Software Development

What is the best way to secure Docker container ports and prevent unauthorized external access?

JO Asked by Joseph King · 12-11-2024
0 upvotes 16,386 views 0 comments
The question

I'm worried about accidentally exposing my internal database ports to the public internet when using the -p flag in Docker. Sometimes I only want a port to be accessible by other containers or by the host itself, not by the entire world. What is the syntax to bind a port to a specific IP address, and how can I verify that my Docker networking isn't bypassing my UFW firewall?

3 answers

0
KA
Answered on 13-11-2024

You can also use the --internal flag when creating a network to completely disable its access to the outside world (no default gateway).

SA 15-11-2024

Karen's suggestion is the ultimate "air-gap" for containers. It's perfect for processing sensitive data that should never touch the public internet.

0
SA
Answered on 14-11-2024

The most common mistake is using -p 8080:8080, which by default binds to 0.0.0.0 (all interfaces).

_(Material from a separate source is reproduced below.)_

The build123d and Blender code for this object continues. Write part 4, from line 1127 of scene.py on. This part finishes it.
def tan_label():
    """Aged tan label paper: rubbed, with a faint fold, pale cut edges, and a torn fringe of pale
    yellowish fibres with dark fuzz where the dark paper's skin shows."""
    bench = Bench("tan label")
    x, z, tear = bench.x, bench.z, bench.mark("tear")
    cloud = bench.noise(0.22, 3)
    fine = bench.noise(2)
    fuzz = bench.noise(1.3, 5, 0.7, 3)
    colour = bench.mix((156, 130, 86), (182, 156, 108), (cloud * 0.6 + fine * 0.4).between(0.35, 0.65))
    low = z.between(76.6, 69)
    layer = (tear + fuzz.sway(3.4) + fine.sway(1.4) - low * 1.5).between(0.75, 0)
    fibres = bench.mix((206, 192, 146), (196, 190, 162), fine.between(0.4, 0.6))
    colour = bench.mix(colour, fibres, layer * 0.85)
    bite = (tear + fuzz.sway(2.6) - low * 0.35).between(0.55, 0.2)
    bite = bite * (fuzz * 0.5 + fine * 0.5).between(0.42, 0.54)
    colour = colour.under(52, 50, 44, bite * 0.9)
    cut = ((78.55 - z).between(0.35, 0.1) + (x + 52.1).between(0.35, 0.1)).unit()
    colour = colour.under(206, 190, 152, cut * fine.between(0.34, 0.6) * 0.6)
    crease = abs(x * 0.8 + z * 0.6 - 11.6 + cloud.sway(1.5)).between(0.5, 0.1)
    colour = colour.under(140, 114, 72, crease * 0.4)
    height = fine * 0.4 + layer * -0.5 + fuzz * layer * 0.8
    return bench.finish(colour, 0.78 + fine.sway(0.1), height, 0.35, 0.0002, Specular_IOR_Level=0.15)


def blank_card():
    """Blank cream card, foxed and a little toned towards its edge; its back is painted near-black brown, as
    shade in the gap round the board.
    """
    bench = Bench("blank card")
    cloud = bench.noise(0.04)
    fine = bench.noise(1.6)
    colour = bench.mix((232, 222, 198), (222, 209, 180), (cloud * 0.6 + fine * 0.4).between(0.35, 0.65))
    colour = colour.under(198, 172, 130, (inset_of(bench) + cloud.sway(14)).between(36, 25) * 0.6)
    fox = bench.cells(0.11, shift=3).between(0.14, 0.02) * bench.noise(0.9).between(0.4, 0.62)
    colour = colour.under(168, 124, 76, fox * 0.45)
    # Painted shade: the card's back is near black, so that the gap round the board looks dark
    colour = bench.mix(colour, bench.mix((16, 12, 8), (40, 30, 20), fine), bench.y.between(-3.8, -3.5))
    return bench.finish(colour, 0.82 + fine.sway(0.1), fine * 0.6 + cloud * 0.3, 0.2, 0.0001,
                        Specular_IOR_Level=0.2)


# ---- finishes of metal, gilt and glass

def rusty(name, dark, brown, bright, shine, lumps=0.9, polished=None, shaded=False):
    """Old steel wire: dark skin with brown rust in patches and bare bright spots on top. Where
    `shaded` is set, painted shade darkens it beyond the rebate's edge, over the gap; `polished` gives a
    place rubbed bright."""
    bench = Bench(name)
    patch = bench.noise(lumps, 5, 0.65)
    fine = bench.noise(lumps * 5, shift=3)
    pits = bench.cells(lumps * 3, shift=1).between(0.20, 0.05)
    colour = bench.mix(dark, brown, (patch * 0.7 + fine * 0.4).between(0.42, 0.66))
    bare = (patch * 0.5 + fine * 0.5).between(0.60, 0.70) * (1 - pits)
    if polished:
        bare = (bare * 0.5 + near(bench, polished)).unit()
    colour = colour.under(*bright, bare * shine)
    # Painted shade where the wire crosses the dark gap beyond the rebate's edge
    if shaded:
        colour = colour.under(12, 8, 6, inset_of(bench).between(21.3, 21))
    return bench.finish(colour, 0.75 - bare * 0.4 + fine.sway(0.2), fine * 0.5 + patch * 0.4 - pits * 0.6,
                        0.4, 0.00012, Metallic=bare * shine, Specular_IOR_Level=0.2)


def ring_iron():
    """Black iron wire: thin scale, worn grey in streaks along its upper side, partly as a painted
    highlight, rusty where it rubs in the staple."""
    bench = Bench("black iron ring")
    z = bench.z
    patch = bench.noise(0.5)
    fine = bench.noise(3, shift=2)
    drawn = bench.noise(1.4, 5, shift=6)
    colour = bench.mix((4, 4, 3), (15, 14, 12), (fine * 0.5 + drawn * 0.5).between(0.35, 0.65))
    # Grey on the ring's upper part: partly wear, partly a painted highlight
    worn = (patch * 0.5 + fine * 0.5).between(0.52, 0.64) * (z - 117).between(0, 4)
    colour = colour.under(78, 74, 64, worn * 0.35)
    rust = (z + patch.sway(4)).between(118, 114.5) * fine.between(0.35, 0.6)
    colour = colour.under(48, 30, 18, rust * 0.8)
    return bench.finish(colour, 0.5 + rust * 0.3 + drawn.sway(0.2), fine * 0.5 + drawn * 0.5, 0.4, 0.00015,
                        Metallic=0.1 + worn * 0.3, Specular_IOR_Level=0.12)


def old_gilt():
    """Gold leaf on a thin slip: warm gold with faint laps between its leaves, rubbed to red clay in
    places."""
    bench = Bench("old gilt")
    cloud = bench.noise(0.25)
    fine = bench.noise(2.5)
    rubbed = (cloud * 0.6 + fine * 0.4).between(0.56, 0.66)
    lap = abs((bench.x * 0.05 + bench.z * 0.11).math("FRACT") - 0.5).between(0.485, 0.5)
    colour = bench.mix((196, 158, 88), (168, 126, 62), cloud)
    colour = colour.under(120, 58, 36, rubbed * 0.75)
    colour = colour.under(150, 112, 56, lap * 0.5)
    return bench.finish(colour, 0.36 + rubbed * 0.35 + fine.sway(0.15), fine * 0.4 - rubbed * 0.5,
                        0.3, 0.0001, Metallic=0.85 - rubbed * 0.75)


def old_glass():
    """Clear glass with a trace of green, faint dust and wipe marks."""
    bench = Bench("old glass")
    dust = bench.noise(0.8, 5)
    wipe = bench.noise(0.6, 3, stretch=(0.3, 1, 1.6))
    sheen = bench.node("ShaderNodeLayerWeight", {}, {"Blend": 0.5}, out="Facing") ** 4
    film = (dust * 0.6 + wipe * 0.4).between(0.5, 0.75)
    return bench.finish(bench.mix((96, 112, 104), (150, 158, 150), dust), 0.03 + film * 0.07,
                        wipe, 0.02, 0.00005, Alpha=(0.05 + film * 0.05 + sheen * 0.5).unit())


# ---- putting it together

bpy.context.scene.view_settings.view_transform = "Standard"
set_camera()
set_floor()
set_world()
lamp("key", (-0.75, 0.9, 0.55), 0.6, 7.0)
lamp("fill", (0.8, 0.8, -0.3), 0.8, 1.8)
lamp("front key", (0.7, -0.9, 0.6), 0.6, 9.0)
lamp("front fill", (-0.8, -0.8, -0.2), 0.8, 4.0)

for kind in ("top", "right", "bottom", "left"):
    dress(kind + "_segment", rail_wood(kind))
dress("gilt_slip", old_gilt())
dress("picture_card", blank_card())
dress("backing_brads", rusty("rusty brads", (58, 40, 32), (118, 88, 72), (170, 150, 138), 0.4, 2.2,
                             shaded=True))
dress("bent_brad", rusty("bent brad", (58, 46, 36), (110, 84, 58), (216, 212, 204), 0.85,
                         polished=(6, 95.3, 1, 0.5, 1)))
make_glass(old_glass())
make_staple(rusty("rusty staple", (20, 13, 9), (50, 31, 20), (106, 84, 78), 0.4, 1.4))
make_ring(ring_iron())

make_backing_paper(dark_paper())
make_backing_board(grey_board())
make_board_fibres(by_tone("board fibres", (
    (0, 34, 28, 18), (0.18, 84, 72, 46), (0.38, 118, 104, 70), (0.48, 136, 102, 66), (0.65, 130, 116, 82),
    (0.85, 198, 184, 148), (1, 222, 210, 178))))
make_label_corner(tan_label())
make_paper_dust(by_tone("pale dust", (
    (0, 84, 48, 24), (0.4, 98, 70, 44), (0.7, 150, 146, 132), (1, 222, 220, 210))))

To restrict this to the host only, use -p 127.0.0.1:8080:8080. This ensures the port is only reachable from the local machine. Regarding the firewall, Docker manages its own iptables chains which often bypass UFW. To fix this, you should either use a tool like ufw-docker or configure the Docker daemon with "iptables": false in daemon.json, though the latter can break container-to-container communication if not handled carefully. Always verify your exposure with a port scanner like nmap from an external machine.

0
DA
Answered on 15-11-2024

Have you considered using an internal-only Docker network without any port mapping at all for your database, and only exposing the web frontend?

JO 17-11-2024

David, that’s actually the cleanest architecture. I’ve now moved the database to a "backend" bridge network with no ports exposed. Only the API container is connected to both the "backend" and "frontend" networks. Sandra, binding to 127.0.0.1 saved me from a major security headache on our staging server. I also installed the ufw-docker script you mentioned, and it’s finally letting me manage container access via standard UFW commands instead of digging into raw iptables rules.